Positives in the government announcement
There are some positive aspects to the government’s announcement compared with the government Issues Paper released in May this year. Most notably the 1:1 tariff (now called the legacy tariff) has been extended from 3 years to 5 years.
Eligible systems ordered before 30 August this year can be installed any time in the next 12 months. This will go some way to avoiding the boom and bust cycle for the solar installation industry which always seems to accompany government policy changes around solar.
The legacy tariff will now be available for customers on any contract once new retailers enter the Tasmanian market from January 2014. The previous proposal was that it applied only to the standard contracts from the two retailers who will buy Aurora’s customers. This will mean that solar PV owners can shop around for the best deal, rather than being locked into a less competitive contract.
During the consultation process a metering anomaly was identified that current solar owners were not able to use their solar power to offset electricity they were buying for heating and hot water (tariffs 41 and 42). This is not a problem for those on the 1:1 tariff but would have disadvantaged those getting the new 8c FiT. The government has undertaken that Aurora will fix this metering anomaly.
Problems with the government policy
By far the biggest problem with the government policy is that it has set a very low interim feed-in tariff of 8c and the terms of reference for setting the FiT after 1 January are biased towards setting a similarly low rate. The 8c rate is justified mainly be reference to mainland determinations and takes no account of the different circumstances in Tasmania.
Tasmania is unique in that our hydro system makes it easy to use less water when solar power is being generated, and to use more water when demand peaks. This means that solar energy directly adds value to the ‘battery’ of our water storages, allowing peak demand to be met easily and also allowing more energy to be exported to the mainland at times of maximum prices – a direct financial benefit to the state.
The government position paper argues that the value of exported solar power should be “no greater than the market value of the exported energy to the retailer” explicitly rejecting any recognition of the broader economic benefits to the state and the other benefits of a solar industry such as generating employment and addressing climate change.
In most cases electricity exported by solar households will be used by neighbouring households very close to the point it is generated, avoiding transmission and distribution loses. Retailers paying 8c for this electricity will be immediately reselling it, typically for 16-28c.
A feed-in tariff in the range of 15-20 c/kWh would better reflect the many benefits of continuing to support solar power in Tasmania, while still contributing to the costs of the electricity system and allowing retailers a reasonable mark-up on the electricity they buy and resell.
Consumers and the industry have been in a ‘wait and see’ mode since the release of the FiT issues paper in May, and had a reasonable expectation that the required changes would take effect from the end of the year when Aurora’s retail operations cease. Last Sunday’s announcement gave households just 12 days to finalise decisions about future purchase or upgrades to their solar installations to benefit from the existing 1:1 tariff.

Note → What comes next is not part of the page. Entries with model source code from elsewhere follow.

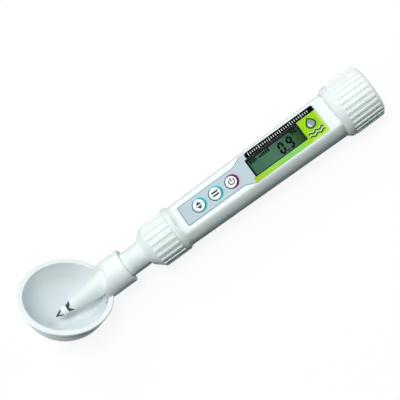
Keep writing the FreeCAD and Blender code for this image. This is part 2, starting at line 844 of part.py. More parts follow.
save("cap_spring", make_cap_spring())
save("collar_nut", make_collar_nut())
save("probe_stem", make_probe_stem())
save("probe_seal", seal_ring(x_probe_flange_back + probe_seal_gap, spigot_radius))
save("electrode_ring", make_electrode_ring())
save("electrode_spacer", make_electrode_spacer())
save("electrode_tip", make_electrode_tip())
save("thermistor", make_thermistor())
save("probe_leads", make_probe_leads())
save("probe_plug", make_probe_plug())
save("plug_pins", make_plug_pins())
save("probe_socket", make_probe_socket())
save("spoon", make_spoon())
save("spoon_grip_ring", make_spoon_grip_ring())
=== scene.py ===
# %% [markdown]
# A food salinity meter lies face up on a pale floor. The packed model gives every rigid piece at its real
# size, so this script adds what the model leaves plain: the finish of each surface, the printed face, the
# display's digits and the marks on the keys. All sizes are in metres, and MM turns millimetres into metres.

# %% Load the packed model
import math

import bmesh
import bpy
from mathutils import Matrix, Vector


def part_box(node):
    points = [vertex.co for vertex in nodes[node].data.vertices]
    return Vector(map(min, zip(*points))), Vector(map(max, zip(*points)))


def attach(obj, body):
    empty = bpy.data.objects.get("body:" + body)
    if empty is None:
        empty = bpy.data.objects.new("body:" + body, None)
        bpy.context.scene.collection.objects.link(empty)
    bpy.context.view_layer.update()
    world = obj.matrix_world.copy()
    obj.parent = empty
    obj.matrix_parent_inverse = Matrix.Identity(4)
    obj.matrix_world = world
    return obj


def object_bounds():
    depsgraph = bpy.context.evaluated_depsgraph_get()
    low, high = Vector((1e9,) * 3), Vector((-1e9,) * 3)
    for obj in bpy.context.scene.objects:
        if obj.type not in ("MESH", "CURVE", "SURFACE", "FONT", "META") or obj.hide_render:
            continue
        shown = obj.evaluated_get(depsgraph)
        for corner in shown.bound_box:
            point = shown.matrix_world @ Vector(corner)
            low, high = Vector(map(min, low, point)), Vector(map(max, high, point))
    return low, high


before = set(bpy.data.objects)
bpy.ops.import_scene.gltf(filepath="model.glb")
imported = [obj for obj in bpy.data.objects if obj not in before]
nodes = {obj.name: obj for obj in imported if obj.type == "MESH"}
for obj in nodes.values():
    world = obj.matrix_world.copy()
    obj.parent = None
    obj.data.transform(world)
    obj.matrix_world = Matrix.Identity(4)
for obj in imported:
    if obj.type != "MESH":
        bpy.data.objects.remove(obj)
cad_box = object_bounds()
MM = 0.001


def in_mm(values):
    """Lengths in millimetres, for the prints."""
    return [round(value / MM, 2) for value in values]


def add_object(name, data):
    """A new object, linked into the scene."""
    thing = bpy.data.objects.new(name, data)
    bpy.context.scene.collection.objects.link(thing)
    return thing


# %% [markdown]
# A shader is easier to read as sums than as wires. Socket wraps one output of a node tree: each operator adds
# a Math node, and step and mix_colour add the two other nodes that are used most. All others come from
# add_node, which takes a node's settings before its sockets.


# %% Shader arithmetic
class Socket:
    """One output in a node tree, with Python's operators as Math nodes."""

    def __init__(self, tree, output):
        self.tree = tree
        self.output = output

    def math(self, operation, *others):
        return add_node(self.tree, "ShaderNodeMath", {"operation": operation}, (self,) + others)

    def __add__(self, other):
        return self.math("ADD", other)

    __radd__ = __add__

    def __mul__(self, other):
        return self.math("MULTIPLY", other)

    __rmul__ = __mul__

    def __sub__(self, other):
        return self.math("SUBTRACT", other)

    def __rsub__(self, other):
        return add_node(self.tree, "ShaderNodeMath", {"operation": "SUBTRACT"}, (other, self))

    def step(self, low, high):
        """0 below low, 1 above high, smooth between."""
        settings = {"interpolation_type": "SMOOTHSTEP"}
        return add_node(self.tree, "ShaderNodeMapRange", settings, (self, low, high))


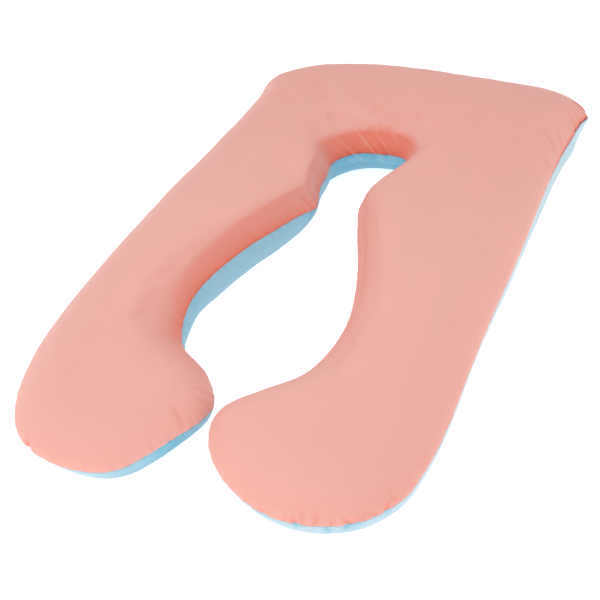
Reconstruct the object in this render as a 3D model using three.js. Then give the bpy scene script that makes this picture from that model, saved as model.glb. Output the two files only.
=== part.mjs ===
// A U-shaped pregnancy pillow lying flat. Its cover is two panels, coral above and light blue
// below, sewn together along one seam that runs right round the edge, and stuffed full.
// Millimetres, +Z up, origin under the middle of the pillow's box, head towards +Y.
import * as THREE from 'three';

// Driving dimensions
const length = 1300;        // from the head's edge to the tips of the feet
const seamHeight = 88;      // the edge seam above the floor, halfway along
const seamRise = 8;         // how much higher it lies at the head, and lower at the feet
const seamGap = 0.3;        // between the two panels at the seam
const shoulderDepth = 60;   // from the seam up to where the upper shoulder levels off
const shoulderReach = 86;   // from the seam in to the same place
const archReach = 56;       // the same round the arch, where the cloth turns over more sharply
const shoulderCurve = 1.9;  // 2 is an ellipse
const crownDepth = 6;       // the last soft rise in the middle of the legs and the head
const crownReach = 165;
const tuckReach = 56;       // how far the lower side slopes in from the seam to the floor
const tuckRounding = 26;    // how far either side of that line its lower edge is rounded

// Resolution
const ribsPerSection = 4;
const pointsAcross = 16;
const smoothingPasses = 3;

// One row for each section across a leg, from the tip of the foot to the middle of the head.
// x is outward from the middle line and y is from the foot end, for the ends of the section
// on the inner and on the outer edge. The legs are a pair, each a little uneven in its own way.
const rightLeg = [
  { at: 'foot tip',      innerX: 204, innerY:   18, outerX: 204, outerY:   18 },
  { at: 'toe',           innerX: 110, innerY:   44, outerX: 309, outerY:   43 },
  { at: 'foot',          innerX:  41, innerY:   99, outerX: 369, outerY:  110 },
  { at: 'foot lobe',     innerX:  16, innerY:  161, outerX: 385, outerY:  184 },
  { at: 'instep',        innerX:  53, innerY:  222, outerX: 390, outerY:  259 },
  { at: 'calf',          innerX: 122, innerY:  298, outerX: 388, outerY:  354 },
  { at: 'belly widest',  innerX: 144, innerY:  424, outerX: 385, outerY:  463 },
  { at: 'belly',         innerX: 109, innerY:  571, outerX: 386, outerY:  602 },
  { at: 'below neck',    innerX:  58, innerY:  698, outerX: 386, outerY:  745 },
  { at: 'neck',          innerX:  31, innerY:  788, outerX: 385, outerY:  876 },
  { at: 'arch foot',     innerX:  58, innerY:  865, outerX: 388, outerY: 1003 },
  { at: 'arch side',     innerX:  78, innerY:  930, outerX: 396, outerY: 1127 },
  { at: 'head corner',   innerX:  60, innerY:  972, outerX: 396, outerY: 1212 },
  { at: 'head quarter',  innerX:  28, innerY:  987, outerX: 308, outerY: 1262 },
  { at: 'head inner',    innerX:  13, innerY:  989, outerX: 158, outerY: 1290 },
];
const leftLeg = [
  { at: 'foot tip',      innerX: 209, innerY:    0, outerX: 209, outerY:    0 },
  { at: 'toe',           innerX: 108, innerY:   22, outerX: 306, outerY:   32 },
  { at: 'foot',          innerX:  42, innerY:   95, outerX: 362, outerY:  105 },
  { at: 'foot lobe',     innerX:   7, innerY:  182, outerX: 386, outerY:  182 },
  { at: 'instep',        innerX:  46, innerY:  251, outerX: 397, outerY:  259 },
  { at: 'calf',          innerX: 131, innerY:  309, outerX: 402, outerY:  357 },
  { at: 'belly widest',  innerX: 174, innerY:  428, outerX: 403, outerY:  468 },
  { at: 'belly',         innerX: 145, innerY:  574, outerX: 401, outerY:  603 },
  { at: 'below neck',    innerX:  93, innerY:  697, outerX: 397, outerY:  737 },
  { at: 'neck',          innerX:  65, innerY:  781, outerX: 390, outerY:  865 },
  { at: 'arch foot',     innerX:  78, innerY:  858, outerX: 384, outerY:  997 },
  { at: 'arch side',     innerX:  92, innerY:  927, outerX: 384, outerY: 1127 },
  { at: 'head corner',   innerX:  66, innerY:  971, outerX: 386, outerY: 1216 },
  { at: 'head quarter',  innerX:  29, innerY:  988, outerX: 303, outerY: 1270 },
  { at: 'head inner',    innerX:  13, innerY:  989, outerX: 158, outerY: 1297 },
];
const headMiddle = { innerX: 0, innerY: 989, outerX: 0, outerY: 1300 };

// Where the arch's own shoulder holds, fading out over the radius.
const archZone = { x: 0, y: 930, radius: 150 };

// Soft hollows where the seam pulls the upper panel down: place, depth and radius of each.
const hollows = [
  { at: 'left neck corner',   x:  -85, y:  800, depth:  9, radius: 42 },
  { at: 'right neck corner',  x:   55, y:  800, depth:  6, radius: 38 },
  { at: 'left instep',        x:  -75, y:  262, depth:  6, radius: 45 },
  { at: 'right instep',       x:   80, y:  235, depth:  5, radius: 45 },
  { at: 'right head corner',  x:  345, y: 1200, depth:  7, radius: 48 },
];

// Places where the seam wanders up or down from its even line: lift is in height.
const seamWaves = [
  { at: 'right head side',    x:  395, y: 1080, lift: 14, radius: 190 },
  { at: 'left foot lobe',     x:    0, y:  150, lift:  4, radius: 70 },
  { at: 'arch top',           x:    0, y:  990, lift: -4, radius: 60 },
];

// A table's point on the plan, moved to the part's frame; side is 1 on the right, -1 on the left.
function planPoint(row, edge, side) {
  return new THREE.Vector3(side * row[edge + 'X'], row[edge + 'Y'] - length / 2, 0);
}

// The sections in order, from the left foot round the head to the right foot.
function sectionEnds() {
  const left = leftLeg.map((row) => ({ row, side: -1 }));
  const right = rightLeg.map((row) => ({ row, side: 1 })).reverse();
  return [...left, { row: headMiddle, side: 1 }, ...right].map(({ row, side }) => ({
    inner: planPoint(row, 'inner', side),
    outer: planPoint(row, 'outer', side),
  }));
}

// One smooth closed seam line through all the section ends. A rib joins its two sides.
const ends = sectionEnds();
const outerWay = ends.map((end) => end.outer);
const innerWay = ends.slice(1, -1).map((end) => end.inner).reverse();
const seamLine = new THREE.CatmullRomCurve3([...outerWay, ...innerWay], true, 'centripetal');
const loopCount = seamLine.points.length;
const ribCount = (ends.length - 1) * ribsPerSection;

function ribEnds(rib) {
  const along = rib / ribsPerSection / loopCount;
  return {
    outer: seamLine.getPoint(along),
    inner: seamLine.getPoint(1 - along),
  };
}

// The seam line as a fine chain of straight pieces, for measuring how far in a point lies.
const seamChain = seamLine.getPoints(loopCount * ribsPerSection * 2);

function distanceIn(x, y) {
  let nearest = Infinity;
  for (let i = 1; i < seamChain.length; i += 1) {
    const from = seamChain[i - 1];
    const run = [seamChain[i].x - from.x, seamChain[i].y - from.y];
    const share = ((x - from.x) * run[0] + (y - from.y) * run[1]) / (run[0] ** 2 + run[1] ** 2);
    const at = Math.min(1, Math.max(0, share));
    nearest = Math.min(nearest, Math.hypot(x - from.x - at * run[0], y - from.y - at * run[1]));
  }
  return nearest;
}

// 1 at a zone's or bump's own place, falling away with the square of the distance from it.
function nearness(place, x, y) {
  const away = Math.hypot(x - place.x, y + length / 2 - place.y) / place.radius;
  return Math.exp(-(away ** 2));
}

// The sum of soft round bumps from a table.
function bumps(table, column, x, y) {
  return table.reduce((sum, bump) => sum + bump[column] * nearness(bump, x, y), 0);
}

// From 0 at the seam to 1 at the shoulder's reach, steep first and level at the end.
function shoulder(distance, x, y) {
  const reach = shoulderReach + (archReach - shoulderReach) * nearness(archZone, x, y);
  const left = 1 - Math.min(distance / reach, 1);
  return (1 - left ** shoulderCurve) ** (1 / shoulderCurve);
}

// From 1 at the seam to 0 on the floor: a straight slope that a parabola rounds off.
function tuck(distance) {
  const above = tuckReach - distance;
  if (above > tuckRounding) {
    return above / tuckReach;
  }
  return Math.max(0, above + tuckRounding) ** 2 / (4 * tuckRounding * tuckReach);
}

function seamLevel(x, y) {
  return seamHeight + seamRise * (y / (length / 2)) + bumps(seamWaves, 'lift', x, y);
}

function upperLevel(x, y) {
  const inward = distanceIn(x, y);
  const rise = shoulder(inward, x, y);
  const crown = 1 - (1 - Math.min(inward / crownReach, 1)) ** 2;
  const dip = rise * bumps(hollows, 'depth', x, y);
  return seamLevel(x, y) + seamGap / 2 + shoulderDepth * rise + crownDepth * crown - dip;
}

function lowerLevel(x, y) {
  return (seamLevel(x, y) - seamGap / 2) * tuck(distanceIn(x, y));
}

// Points across each rib, closer together near the seam. The two foot tips are single points.
function ribGrid() {
  const grid = [];
  for (let rib = 0; rib <= ribCount; rib += 1) {
    const { inner, outer } = ribEnds(rib);
    const isTip = rib === 0 || rib === ribCount;
    const count = isTip ? 0 : pointsAcross;
    const row = [];
    for (let step = 0; step <= count; step += 1) {
      const share = isTip ? 0 : (1 - Math.cos((Math.PI * step) / count)) / 2;
      row.push({ x: inner.x + (outer.x - inner.x) * share, y: inner.y + (outer.y - inner.y) * share });
    }
    grid.push(row);
  }
  return grid;
}

// Averages each inner height with its four neighbours, which rounds the creases that a
// distance leaves where two shoulders meet.
function smoothHeights(heights) {
  for (let pass = 0; pass < smoothingPasses; pass += 1) {
    const before = heights.map((row) => [...row]);
    for (let rib = 2; rib < ribCount - 1; rib += 1) {
      for (let step = 2; step < pointsAcross - 1; step += 1) {
        const alongRibs = before[rib - 1][step] + before[rib + 1][step];
        const acrossRibs = before[rib][step - 1] + before[rib][step + 1];
        heights[rib][step] = (before[rib][step] + (alongRibs + acrossRibs) / 4) / 2;
      }
    }
  }
}

// One closed solid: a curved face over the ribs and a flat-cut face across the seam.
function panelGeometry(level, cutOffset, facesUp, smooth) {
  const grid = ribGrid();
  const heights = grid.map((row) => row.map((point) => level(point.x, point.y)));
  const isEdge = (row, step) => row.length === 1 || step === 0 || step === row.length - 1;
  grid.forEach((row, rib) => row.forEach((point, step) => {
    if (isEdge(row, step)) {
      heights[rib][step] = seamLevel(point.x, point.y) + cutOffset;
    }
  }));
  if (smooth) {
    smoothHeights(heights);
  }

  const positions = [];
  const index = grid.map((row, rib) => row.map((point, step) => {
    positions.push(point.x, point.y, heights[rib][step]);
    return positions.length / 3 - 1;
  }));

  const faces = [];
  const addFace = (a, b, c) => faces.push(...(facesUp ? [a, b, c] : [a, c, b]));
  for (let rib = 1; rib < ribCount - 1; rib += 1) {
    for (let step = 0; step < pointsAcross; step += 1) {
      const [a, b] = [index[rib][step], index[rib][step + 1]];
      const [c, d] = [index[rib + 1][step], index[rib + 1][step + 1]];
      addFace(a, c, d);
      addFace(a, d, b);
    }
  }
  for (let step = 0; step < pointsAcross; step += 1) {
    addFace(index[0][0], index[1][step], index[1][step + 1]);
    addFace(index[ribCount][0], index[ribCount - 1][step + 1], index[ribCount - 1][step]);
  }

  const outerEdge = index.map((row) => row[row.length - 1]);
  const innerEdge = index.slice(1, -1).map((row) => row[0]).reverse();
  const rim = [...outerEdge, ...innerEdge];
  const rimPlan = rim.map((at) => new THREE.Vector2(positions[at * 3], positions[at * 3 + 1]));
  for (const [a, b, c] of THREE.ShapeUtils.triangulateShape(rimPlan, [])) {
    const [p, q, r] = [rimPlan[a], rimPlan[b], rimPlan[c]];
    const turn = (q.x - p.x) * (r.y - p.y) - (q.y - p.y) * (r.x - p.x);
    const [first, second] = turn < 0 ? [b, c] : [c, b];
    addFace(rim[a], rim[first], rim[second]);
  }

  const geometry = new THREE.BufferGeometry();
  geometry.setAttribute('position', new THREE.Float32BufferAttribute(positions, 3));
  geometry.setIndex(faces);
  geometry.computeVertexNormals();
  return geometry;
}

function panel(name, geometry, colour) {
  const cloth = new THREE.MeshStandardMaterial({ color: colour, roughness: 0.85, metalness: 0 });
  const mesh = new THREE.Mesh(geometry, cloth);
  mesh.name = name;
  return mesh;
}

const pillow = new THREE.Group();
pillow.add(panel('top_panel', panelGeometry(upperLevel, seamGap / 2, true, true), '#eeb0a5'));
pillow.add(panel('bottom_panel', panelGeometry(lowerLevel, -seamGap / 2, false, false), '#cee3f0'));

// The legs differ a little, so the pillow is moved until its box is centred on the origin.
const middle = new THREE.Box3().setFromPoints(seamChain).getCenter(new THREE.Vector3());
pillow.position.set(-middle.x, -middle.y, 0);

export default pillow;
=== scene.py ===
import bpy
import math
import random
import numpy as np
from mathutils import Matrix, Vector, kdtree, noise


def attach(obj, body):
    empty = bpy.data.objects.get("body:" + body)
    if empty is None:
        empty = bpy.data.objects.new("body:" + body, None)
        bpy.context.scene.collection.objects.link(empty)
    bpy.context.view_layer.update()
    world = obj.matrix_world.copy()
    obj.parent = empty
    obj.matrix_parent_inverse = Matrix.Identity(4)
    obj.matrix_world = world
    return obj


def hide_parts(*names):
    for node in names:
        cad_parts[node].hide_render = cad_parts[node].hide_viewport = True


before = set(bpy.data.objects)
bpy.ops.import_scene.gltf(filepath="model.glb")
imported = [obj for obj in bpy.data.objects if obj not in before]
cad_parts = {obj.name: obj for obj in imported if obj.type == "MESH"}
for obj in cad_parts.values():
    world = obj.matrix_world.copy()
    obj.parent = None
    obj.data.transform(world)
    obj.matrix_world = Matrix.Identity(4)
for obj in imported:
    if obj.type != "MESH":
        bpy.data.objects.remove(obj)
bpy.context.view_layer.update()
print("frame loaded", sorted(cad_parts))

# lengths are in metres, unless a name ends in Mm

# where the photograph was taken from, and how the pillow lies in its frame
view = {
    "place": (0.7544, -1.3386, 1.2466),
    "ahead": (-0.4031, 0.6502, -0.6441),
    "right": (0.8991, 0.4127, -0.1460),
    "photoSide": 600,          # pixels
    "focalPixels": 953.8,
    "sensor": 36.0,            # mm
    "farthest": 30,
}


def addCamera():
    ahead = Vector(view["ahead"]).normalized()
    right = Vector(view["right"])
    right = (right - ahead * right.dot(ahead)).normalized()
    up = right.cross(ahead)
    bpy.ops.object.camera_add()
    camera = bpy.context.object
    turn = Matrix((right, up, -ahead)).transposed().to_4x4()
    camera.matrix_world = Matrix.Translation(view["place"]) @ turn
    camera.data.sensor_width = view["sensor"]
    camera.data.lens = view["focalPixels"] / view["photoSide"] * view["sensor"]
    camera.data.clip_end = view["farthest"]
    bpy.context.scene.camera = camera
    print("camera placed, lens", round(camera.data.lens, 1))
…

The 8c FiT announced by the government only applies until 31 December. Legislation will be introduced into Parliament shortly setting the terms of reference for the determination of the future FiT beyond 1 January. The government’s proposed terms of reference are very narrow and we will be lobbying for improvements.
It is also clear that the government wants a rushed process with minimal consultation. The Issues Paper in May set out a detailed process for public consultation including a draft determination for public comment. The final position paper replaces all of this with the very bland requirement to “undertake such consultation as is considered appropriate”.
What you can do now
There are three simple things we are asking supporters of solar power to do right now:
- Tell everyone who wants to install (or extend) a solar PV installation that they need to contact an installer as soon as possible;
- Encourage all your contacts to sign our petition which calls for a fair price for solar being legislated before electricity retailing is privatised;
- Phone or email your local MP and let them know that you are not happy with the proposed 8c FiT and that you want the future FiT to recognise the many benefits of solar power for Tasmania, and to be set by a transparent and consultative process.
What we have learnt
The united voice of solar owners can have a real impact. The work of Solar Citizens, Save Solar Tasmania and other groups has forced the government to listen and has resulted in a much improved result for existing solar owners. All our supporters should feel proud of this result.
There will be many future challenges for the solar industry as we move from the old centralised model of power generation and distribution to a more sustainable, decentralised and democratic energy system. The next battle we need to win is the setting of the future feed-in tariff.